The State argues, and the trial court found, that since the
cocaine in each instance was 1) not individually packaged and 2) of
similar amounts_the amount previously sold was 0.82 grams and the
amount on trial for intent to sale is 1.6 grams_exceeding a normal
dose, then the prior crime was sufficiently similar. Even though
the circumstances of the previous offense do not have to be bizarre
or unique, there must nonetheless be some unusual facts present in
both crimes or particularly similar acts which would indicate that
the same person committed both. State v. Stager, 329 N.C. 278,
304, 406 S.E.2d 876, 890-91 (1991) (internal quotations omitted).
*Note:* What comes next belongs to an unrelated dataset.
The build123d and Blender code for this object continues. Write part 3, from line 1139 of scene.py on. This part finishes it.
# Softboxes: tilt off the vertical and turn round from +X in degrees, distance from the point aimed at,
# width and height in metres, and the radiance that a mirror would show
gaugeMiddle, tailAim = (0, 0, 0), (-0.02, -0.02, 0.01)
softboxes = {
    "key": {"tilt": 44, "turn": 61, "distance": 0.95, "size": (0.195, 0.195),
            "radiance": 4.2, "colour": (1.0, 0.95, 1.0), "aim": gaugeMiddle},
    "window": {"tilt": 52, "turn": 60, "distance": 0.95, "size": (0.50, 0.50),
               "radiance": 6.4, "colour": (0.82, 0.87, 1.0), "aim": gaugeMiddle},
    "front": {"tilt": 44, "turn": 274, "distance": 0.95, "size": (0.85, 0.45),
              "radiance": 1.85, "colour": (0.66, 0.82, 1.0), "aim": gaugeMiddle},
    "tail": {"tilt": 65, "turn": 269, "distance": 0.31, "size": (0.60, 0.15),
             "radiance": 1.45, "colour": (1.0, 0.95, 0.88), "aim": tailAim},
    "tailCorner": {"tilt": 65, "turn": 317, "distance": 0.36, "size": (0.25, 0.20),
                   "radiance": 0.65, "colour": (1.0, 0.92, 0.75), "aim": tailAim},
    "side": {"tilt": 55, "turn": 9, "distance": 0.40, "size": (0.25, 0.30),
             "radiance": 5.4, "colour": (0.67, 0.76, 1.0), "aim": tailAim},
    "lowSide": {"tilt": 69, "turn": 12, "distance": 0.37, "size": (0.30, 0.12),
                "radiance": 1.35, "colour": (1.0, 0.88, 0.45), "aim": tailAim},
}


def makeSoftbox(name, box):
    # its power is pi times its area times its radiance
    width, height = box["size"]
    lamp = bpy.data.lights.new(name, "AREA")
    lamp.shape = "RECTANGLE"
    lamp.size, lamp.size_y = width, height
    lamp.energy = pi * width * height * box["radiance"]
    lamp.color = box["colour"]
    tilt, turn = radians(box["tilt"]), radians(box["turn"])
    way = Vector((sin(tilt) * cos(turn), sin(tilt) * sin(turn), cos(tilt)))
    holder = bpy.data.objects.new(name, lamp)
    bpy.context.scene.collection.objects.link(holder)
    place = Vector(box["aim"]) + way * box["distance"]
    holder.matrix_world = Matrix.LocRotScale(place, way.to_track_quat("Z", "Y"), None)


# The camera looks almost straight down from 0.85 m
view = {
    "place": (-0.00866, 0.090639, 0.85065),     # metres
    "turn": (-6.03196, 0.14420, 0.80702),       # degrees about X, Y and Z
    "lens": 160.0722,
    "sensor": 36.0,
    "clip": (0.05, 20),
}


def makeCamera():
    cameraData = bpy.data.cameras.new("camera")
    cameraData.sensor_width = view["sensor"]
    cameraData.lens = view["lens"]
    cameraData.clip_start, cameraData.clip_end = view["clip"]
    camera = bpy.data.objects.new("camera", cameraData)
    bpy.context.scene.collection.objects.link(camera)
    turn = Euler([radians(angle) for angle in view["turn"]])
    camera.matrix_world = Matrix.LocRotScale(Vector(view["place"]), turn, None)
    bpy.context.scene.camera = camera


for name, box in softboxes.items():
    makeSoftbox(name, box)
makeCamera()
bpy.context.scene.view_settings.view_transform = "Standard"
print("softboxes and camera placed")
Pursuant to Rules of Evidence 404(b) and 403, a current drug crime
cannot be unusually or particularly similar to a previous one
simply because the amount of cocaine involved in each is large. Indeed, the actual amounts of cocaine here are not even close, not
to mention the stark dissimilarity in the discovery of the large
amounts. In addition, the previous crime was seven years prior to
the current one; and, at that length of time, the similarities
between the two criminal acts should be relatively strong.
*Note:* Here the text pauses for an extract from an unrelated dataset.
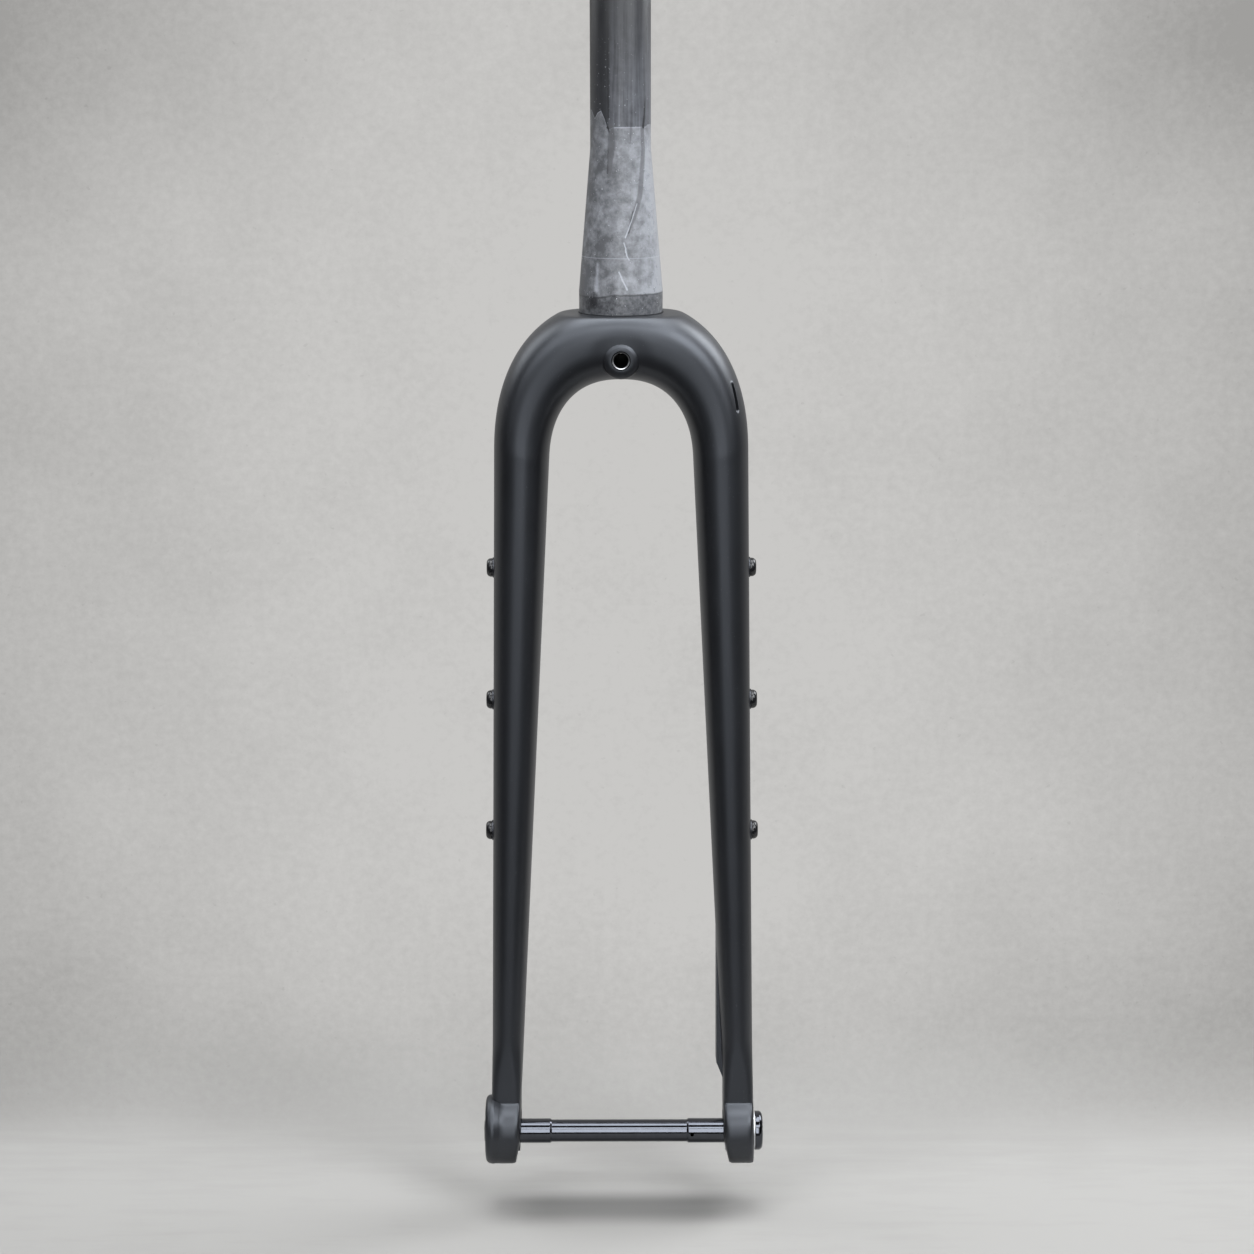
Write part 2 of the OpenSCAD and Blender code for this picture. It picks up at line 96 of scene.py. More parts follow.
class NodeBook:
    # Adds nodes to one tree: type, then settings, then values or wires of its sockets.
    def __init__(self, tree):
        self.tree = tree

    def add(self, kind, settings=None, sockets=None, out=0):
        node = self.tree.nodes.new(kind)
        for name, value in (settings or {}).items():
            if name == "stops":
                self.setStops(node.color_ramp, value)
            else:
                setattr(node, name, value)
        for name, value in (sockets or {}).items():
            if isinstance(value, Wire):
                self.tree.links.new(value.socket, node.inputs[name])
            else:
                node.inputs[name].default_value = value
        return Wire(self, node.outputs[out]) if node.outputs else node

    def setStops(self, ramp, stops):
        for place, _ in stops[1:-1]:  # the first stands at 0 and the last at 1
            ramp.elements.new(place)
        for element, (_, tone) in zip(ramp.elements, stops):
            element.color = (tone, tone, tone, 1)

    def maths(self, operation, a, b=0.0, clamp=False):
        return self.add("ShaderNodeMath", {"operation": operation, "use_clamp": clamp}, {0: a, 1: b})

    def clamp(self, a):
        return self.maths("ADD", a, 0, clamp=True)

    def low(self, a, b):
        return self.maths("MINIMUM", a, b)

    def high(self, a, b):
        return self.maths("MAXIMUM", a, b)

    def vector(self, operation, a, b):
        return self.add("ShaderNodeVectorMath", {"operation": operation}, {0: a, 1: b})

    def xyz(self, x, y, z):
        return self.add("ShaderNodeCombineXYZ", sockets={0: x, 1: y, 2: z})

    def split(self, vector):
        x = self.add("ShaderNodeSeparateXYZ", sockets={0: vector})
        return x, x["Y"], x["Z"]

    def inputs(self, values):  # named inputs of a geometry tree, as wires
        for name, value in values.items():
            kind = "NodeSocketInt" if isinstance(value, int) else "NodeSocketFloat"
            if isinstance(value, bpy.types.Material):
                kind = "NodeSocketMaterial"
            elif isinstance(value, bpy.types.Object):
                kind = "NodeSocketObject"
            self.tree.interface.new_socket(name=name, in_out="INPUT", socket_type=kind)
        self.tree.interface.new_socket(name="Geometry", in_out="OUTPUT", socket_type="NodeSocketGeometry")
        first = self.add("NodeGroupInput")
        return {name: first[name] for name in values}

    def finish(self, geometry, material):
        whole = self.add("GeometryNodeRealizeInstances", sockets={0: geometry})
        done = self.add("GeometryNodeSetMaterial", sockets={"Geometry": whole, "Material": material})
        self.add("NodeGroupOutput", sockets={0: done})


def ease(t):
    return t * t * (3 - 2 * t)


def growObject(name, tree, values):  # runs a geometry tree once and keeps the plain mesh
    maker = bpy.data.objects.new(name + "Maker", bpy.data.meshes.new(name + "Maker"))
    scene.collection.objects.link(maker)
    modifier = maker.modifiers.new("grow", "NODES")
    modifier.node_group = tree
    for item in tree.interface.items_tree:
        if item.in_out == "INPUT" and item.name in values:
            modifier[item.identifier] = values[item.name]
    bpy.context.view_layer.update()
    mesh = bpy.data.meshes.new_from_object(maker.evaluated_get(bpy.context.evaluated_depsgraph_get()))
    maker.modifiers.clear()
    bpy.data.objects.remove(maker)
    return addObject(name, mesh)


def addObject(name, mesh):
    mesh.name = name
    piece = bpy.data.objects.new(name, mesh)
    scene.collection.objects.link(piece)
    return piece


# ---- mesh helpers, in millimetres until settle()

def meshFrom(name, form):
    mesh = bpy.data.meshes.new(name)
    form.to_mesh(mesh)
    form.free()
    return addObject(name, mesh)


def rounded(points, steps=4):  # each point is (radius, height) or (radius, height, rounding)
    out = []
    for i, point in enumerate(points):
        here = Vector(point[:2])
        if len(point) < 3 or i in (0, len(points) - 1):
            out.append(here)
            continue
        back, ahead = Vector(points[i - 1][:2]) - here, Vector(points[i + 1][:2]) - here
        half = back.angle(ahead) / 2
        cut = min(point[2] / math.tan(half), back.length * 0.48, ahead.length * 0.48)
        a, b = here + back.normalized() * cut, here + ahead.normalized() * cut
        for k in range(steps + 1):
            t = k / steps
            out.append(a * (1 - t) ** 2 + here * 2 * t * (1 - t) + b * t * t)
    return out


def lathe(name, points, place=Matrix(), steps=96, closed=False):  # turned form round its own Z
    profile = [Vector(p[:2]) for p in rounded(points)]
    form = bmesh.new()
    rings = []
    for r, h in profile:
        count = 1 if r < 1e-6 else steps
        turns = [fullTurn * k / steps for k in range(count)]
        rings.append([form.verts.new((r * math.cos(t), r * math.sin(t), h)) for t in turns])
    for low, top in zip(rings, rings[1:] + ([rings[0]] if closed else [])):
        for k in range(steps):
            j = (k + 1) % steps
            corner = [low[k % len(low)], low[j % len(low)], top[j % len(top)], top[k % len(top)]]
            unique = list(dict.fromkeys(corner))
            if len(unique) > 2:
                form.faces.new(unique)
    bmesh.ops.recalc_face_normals(form, faces=form.faces)
    form.transform(place)
    return meshFrom(name, form)


def prism(name, outline, low, top, place=Matrix()):
    form = bmesh.new()
    base = form.faces.new([form.verts.new((x, y, low)) for x, y in outline])
    grown = bmesh.ops.extrude_face_region(form, geom=[base])
    raised = [v for v in grown["geom"] if isinstance(v, bmesh.types.BMVert)]
    bmesh.ops.translate(form, vec=(0, 0, top - low), verts=raised)
    bmesh.ops.recalc_face_normals(form, faces=form.faces)
    form.transform(place)
    return meshFrom(name, form)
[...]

Had defendant attempted to sell drugs to an undercover
officer, been witnessed potentially selling drugs to another
individual, or had closer to 0.82 grams of cocaine on him, the
probative value of the prior crime greatly increases. But as it
stands now, the only common denominator between the two crimes is
that defendant previously sold cocaine and is now charged with
selling cocaine. The logical conclusion from that evidence, that
defendant has a propensity to sell cocaine, deprives him of a fair
trial.
I would hold that the trial court abused its discretion by
allowing in substantial evidence of defendant's prior crime for
selling cocaine when the similarities between the crimes were few
and the temporal proximity insufficient. Given that this was the
State's strongest piece of evidence suggesting intent to sell, I
would find the error prejudicial and remand for a new trial.